Prompt
Extract each line containing the string "slide".

Given data
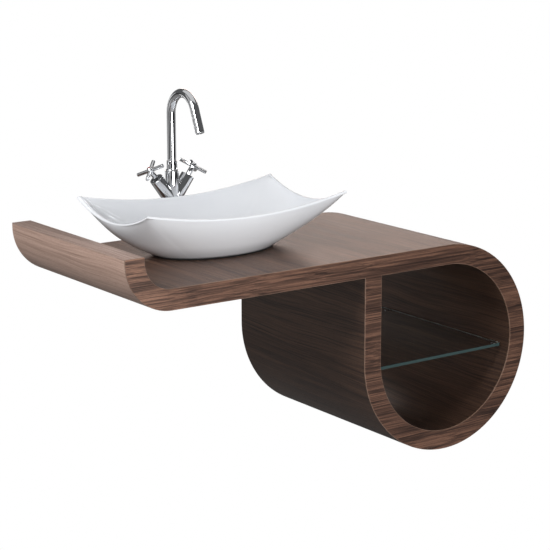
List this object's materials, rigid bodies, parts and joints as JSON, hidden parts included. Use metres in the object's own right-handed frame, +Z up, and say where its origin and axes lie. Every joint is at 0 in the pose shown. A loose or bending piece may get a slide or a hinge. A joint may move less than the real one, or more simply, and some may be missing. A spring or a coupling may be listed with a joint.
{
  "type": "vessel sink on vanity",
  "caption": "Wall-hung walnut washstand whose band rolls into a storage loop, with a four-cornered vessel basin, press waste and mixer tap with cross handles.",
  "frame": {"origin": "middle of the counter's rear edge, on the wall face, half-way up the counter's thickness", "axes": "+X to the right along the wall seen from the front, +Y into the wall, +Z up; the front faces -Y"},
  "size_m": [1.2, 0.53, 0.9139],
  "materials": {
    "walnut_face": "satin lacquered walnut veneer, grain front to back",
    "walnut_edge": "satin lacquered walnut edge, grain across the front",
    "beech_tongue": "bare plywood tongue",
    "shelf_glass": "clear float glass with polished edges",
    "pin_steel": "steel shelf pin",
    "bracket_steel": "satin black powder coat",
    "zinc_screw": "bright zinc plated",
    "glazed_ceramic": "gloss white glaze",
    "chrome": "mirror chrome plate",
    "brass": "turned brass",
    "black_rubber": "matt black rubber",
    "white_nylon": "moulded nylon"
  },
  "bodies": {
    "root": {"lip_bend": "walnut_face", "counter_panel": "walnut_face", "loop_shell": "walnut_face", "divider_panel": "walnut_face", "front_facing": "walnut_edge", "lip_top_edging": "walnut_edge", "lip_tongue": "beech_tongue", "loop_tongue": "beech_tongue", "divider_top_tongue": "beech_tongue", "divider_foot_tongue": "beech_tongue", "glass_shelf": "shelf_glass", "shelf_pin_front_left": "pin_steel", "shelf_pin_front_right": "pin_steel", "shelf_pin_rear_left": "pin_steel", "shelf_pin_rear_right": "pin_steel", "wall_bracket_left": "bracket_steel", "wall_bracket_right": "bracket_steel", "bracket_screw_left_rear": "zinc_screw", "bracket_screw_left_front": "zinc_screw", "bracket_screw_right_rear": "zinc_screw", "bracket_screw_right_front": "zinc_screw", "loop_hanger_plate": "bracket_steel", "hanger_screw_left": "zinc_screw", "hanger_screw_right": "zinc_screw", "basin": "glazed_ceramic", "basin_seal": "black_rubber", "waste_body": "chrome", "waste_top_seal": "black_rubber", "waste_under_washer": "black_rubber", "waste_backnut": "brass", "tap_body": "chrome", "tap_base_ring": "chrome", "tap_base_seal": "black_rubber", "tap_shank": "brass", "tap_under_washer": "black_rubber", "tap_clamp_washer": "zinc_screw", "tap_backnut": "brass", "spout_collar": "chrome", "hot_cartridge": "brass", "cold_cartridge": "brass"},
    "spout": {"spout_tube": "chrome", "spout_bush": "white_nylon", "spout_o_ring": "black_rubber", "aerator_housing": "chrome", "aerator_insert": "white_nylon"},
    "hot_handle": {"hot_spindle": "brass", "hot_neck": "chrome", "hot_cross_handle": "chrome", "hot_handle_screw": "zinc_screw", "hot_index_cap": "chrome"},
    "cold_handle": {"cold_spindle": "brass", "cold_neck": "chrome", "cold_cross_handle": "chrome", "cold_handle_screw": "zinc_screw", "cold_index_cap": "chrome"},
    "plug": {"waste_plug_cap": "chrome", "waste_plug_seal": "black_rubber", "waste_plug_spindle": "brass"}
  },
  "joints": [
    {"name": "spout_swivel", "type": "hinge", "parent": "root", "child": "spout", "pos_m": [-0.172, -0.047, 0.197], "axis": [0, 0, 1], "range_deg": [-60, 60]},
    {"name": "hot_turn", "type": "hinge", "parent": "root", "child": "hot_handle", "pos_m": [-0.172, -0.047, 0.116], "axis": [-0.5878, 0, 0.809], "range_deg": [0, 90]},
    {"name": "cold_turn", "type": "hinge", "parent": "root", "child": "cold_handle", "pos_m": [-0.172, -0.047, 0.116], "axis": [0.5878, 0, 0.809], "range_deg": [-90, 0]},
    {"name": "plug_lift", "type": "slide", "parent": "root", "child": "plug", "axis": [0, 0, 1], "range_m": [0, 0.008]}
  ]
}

Task result
List this object's materials, rigid bodies, parts and joints as JSON, hidden parts included. Use metres in the object's own right-handed frame, +Z up, and say where its origin and axes lie. Every joint is at 0 in the pose shown. A loose or bending piece may get a slide or a hinge. A joint may move less than the real one, or more simply, and some may be missing. A spring or a coupling may be listed with a joint.
    {"name": "plug_lift", "type": "slide", "parent": "root", "child": "plug", "axis": [0, 0, 1], "range_m": [0, 0.008]}